The various fields associated with interactive software systems engage in design activities to enable people who would use the resulting systems to meet goals, coordinate with others, find meaning, and express themselves in myriad ways. Yet many development projects fail, and we all have contact with clumsy software-based systems that force work-arounds and impose substantial attentional, knowledge and workload burdens. On the other hand, field observations reveal people re-shaping the artifacts they encounter and interact with as resources to cope with the demands of the situations they face as they seek to meet their goals. In this process some new devices are quickly seized upon and exploited in ways that transform the nature of human activity, connections, and expression.

The software intensive interactive systems and devices under development around us are valuable to the degree that they expand what people in various roles and organizations can achieve. How can we measure this value provided to others? Are current measures of usability adequate? Does creeping complexity wipe out incremental gains as products evolve? Do designers and developers mis-project the impact when systems-to-be-realized are fielded? Which technology changes will trigger waves of expansive adaptations that transform what people do and even why they do it?

Sponsors of projects to develop new interactive software systems are asking developers for tangible evidence of the value to be delivered to those people responsible for activities and goals in the world. Traditional measures of usability and human performance seem inadequate. Cycles of inflation in the claims development organizations make (and the legacy of disappointment and surprise) have left sponsors numb and eroded trust. Thus, we need to provide new forms of evidence about the potential of new interactive systems and devices to enhance human capability.

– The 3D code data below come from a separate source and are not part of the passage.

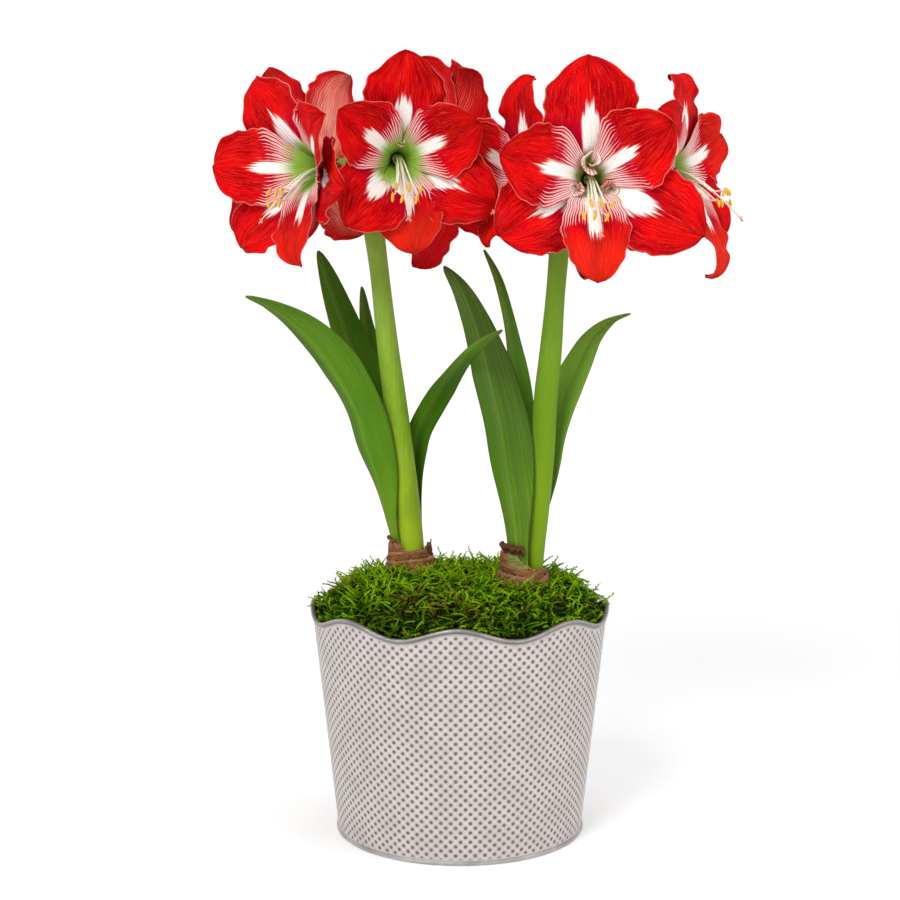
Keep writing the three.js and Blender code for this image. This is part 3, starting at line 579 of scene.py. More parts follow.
def moss_paint():
    paint = Paint("moss", roughness=0.6, specular=0.04)
    t, _, _ = paint.values("place")
    tint, shade, bed = paint.values("kind")         # tint above 0.9 is scorched brown
    x, y, z = paint.position()
    fine = paint.noise(x * 0.9, y * 0.9, z * 0.9, 3.0)
    # painted shade: the bed under the strands is nearly black, standing in for the shade in the gaps
    ground = paint.mix(fine.rise(0.35, 0.7), (0.006, 0.008, 0.002), (0.03, 0.042, 0.004))
    paint.colour(paint.coats(
        (0.050, 0.21, 0.001),
        (tint.rise(0.0, 0.5), (0.20, 0.46, 0.002)),
        (tint.rise(0.5, 0.85), (0.40, 0.58, 0.005)),
        (tint.rise(0.9, 0.93), (0.21, 0.11, 0.02)),
        (t.rise(0.3, 1.0) * 0.5, (0.44, 0.68, 0.006)),
        # painted shade: strands low in the mat are darkened
        ((1.0 - shade) * 0.85, (0.006, 0.016, 0.001)),
        (bed, ground)))
    paint.bump(fine, 1.0)
    return paint.material


def soil_paint():
    paint = Paint("compost", roughness=0.95, specular=0.2)
    x, y, z = paint.position()
    crumb = paint.noise(x * 0.4, y * 0.4, z * 0.4, 5.0, 0.7)
    paint.colour(paint.mix(crumb.rise(0.35, 0.7), (0.012, 0.008, 0.005), (0.09, 0.055, 0.03)))
    paint.bump(crumb, 2.0)
    return paint.material


def spathe_paint():
    paint = Paint("spathe", roughness=0.65, specular=0.12)
    u, _, x = paint.values("place")
    _, seed, _ = paint.values("kind")
    streak = paint.noise(x * 1.6 + seed * 5.0, u * 2.0, seed, 4.0, 0.65)
    brown = paint.mix(streak.rise(0.3, 0.7), (0.16, 0.075, 0.03), (0.46, 0.30, 0.16))
    paint.colour(paint.mix(u.rise(0.25, 0.0), brown, (0.30, 0.33, 0.09)))
    paint.bump(streak, 0.5)
    return paint.material


# The embossed sheet was rolled into a cone, so its diamond lattice is regular on the unrolled cone.
CONE_SINE = math.sin(math.atan((POT_RIM_R - POT_BASE_R) / POT_RIM_Z))
DENT_PITCH = 7.1
DENT_R = 2.1
DENT_DEPTH = 0.6
DENT_CLEAR = 2.6               # plain margin under the rim and above the foot


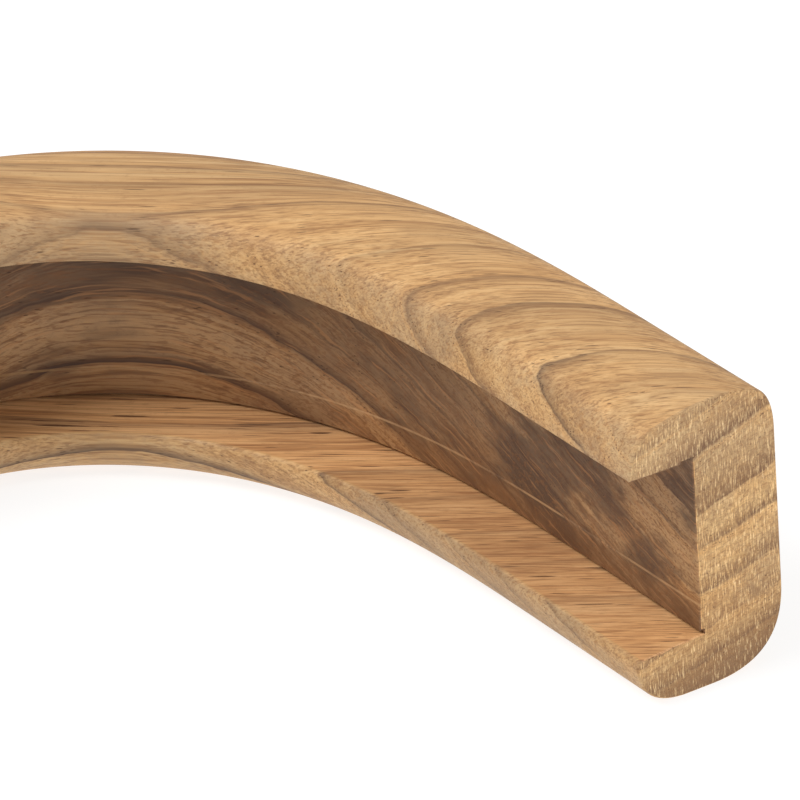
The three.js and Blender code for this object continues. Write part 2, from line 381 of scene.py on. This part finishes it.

Luckily, this need has been accompanied by a period of innovation in ways to measure the impact of new designs on:

  • growth of expertise in roles,
  • synchronizing activities over wider scopes and ranges,
  • expanding adaptive capacities.

This talk reviews a few of the new measures being tested in each of these categories, points to some of the underlying science, and uses these examples to trigger discussion about how design of future interactive software provides will provide value to stakeholders.